» **Directions**: Copy out all of the material exactly as presented.

» **Information shown**:
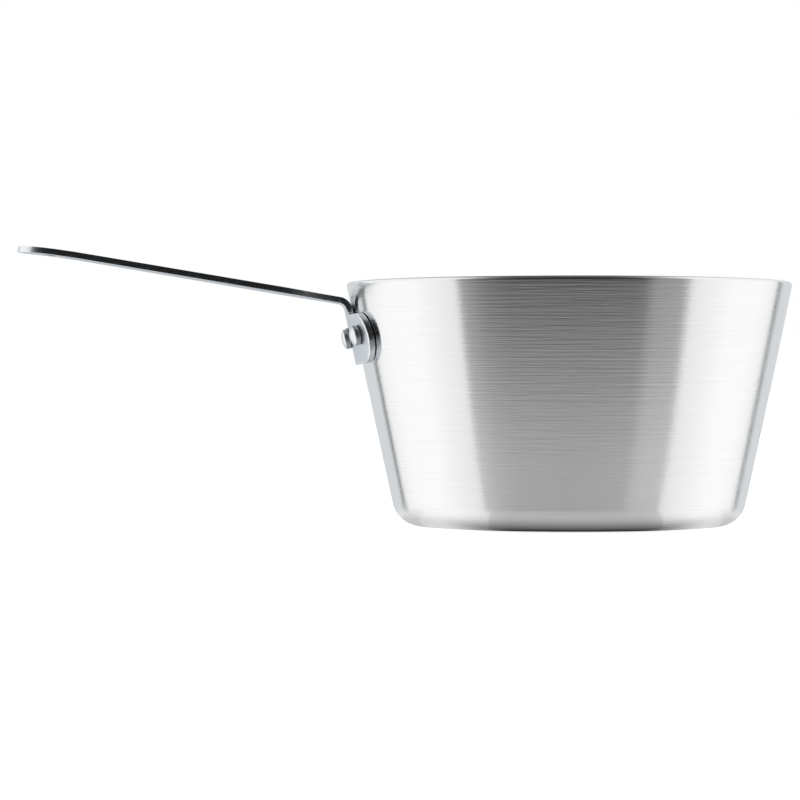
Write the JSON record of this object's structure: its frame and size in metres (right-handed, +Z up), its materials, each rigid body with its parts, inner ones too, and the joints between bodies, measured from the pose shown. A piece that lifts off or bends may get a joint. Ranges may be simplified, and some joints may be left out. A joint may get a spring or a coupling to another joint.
{
  "type": "melting pot",
  "caption": "Tapered aluminium melting pot with a flat base, a plain rim and a riveted flat steel strip handle that slopes up to a rounded end.",
  "frame": {"origin": "centre of the pot's base, on the plane it rests on", "axes": "+Z up, and the handle points along -X, so X is the pot's longest direction"},
  "size_m": [0.2854, 0.1644, 0.103],
  "materials": {
    "pot_aluminium": "fine brushing that runs round the pot",
    "plated_steel": "satin plating, with sheared edges",
    "rivet_aluminium": "satin"
  },
  "bodies": {
    "root": {"pot_body": "pot_aluminium", "handle": "plated_steel", "rivet_near": "rivet_aluminium", "rivet_middle": "rivet_aluminium", "rivet_far": "rivet_aluminium"}
  },
  "joints": []
}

» **Exercise result**:
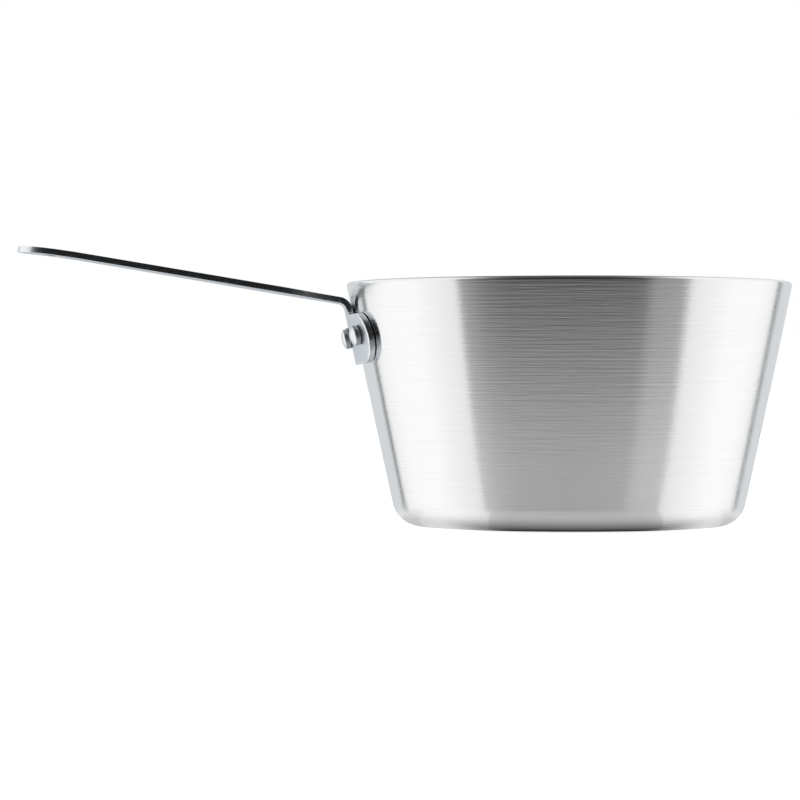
Write the JSON record of this object's structure: its frame and size in metres (right-handed, +Z up), its materials, each rigid body with its parts, inner ones too, and the joints between bodies, measured from the pose shown. A piece that lifts off or bends may get a joint. Ranges may be simplified, and some joints may be left out. A joint may get a spring or a coupling to another joint.
{
  "type": "melting pot",
  "caption": "Tapered aluminium melting pot with a flat base, a plain rim and a riveted flat steel strip handle that slopes up to a rounded end.",
  "frame": {"origin": "centre of the pot's base, on the plane it rests on", "axes": "+Z up, and the handle points along -X, so X is the pot's longest direction"},
  "size_m": [0.2854, 0.1644, 0.103],
  "materials": {
    "pot_aluminium": "fine brushing that runs round the pot",
    "plated_steel": "satin plating, with sheared edges",
    "rivet_aluminium": "satin"
  },
  "bodies": {
    "root": {"pot_body": "pot_aluminium", "handle": "plated_steel", "rivet_near": "rivet_aluminium", "rivet_middle": "rivet_aluminium", "rivet_far": "rivet_aluminium"}
  },
  "joints": []
}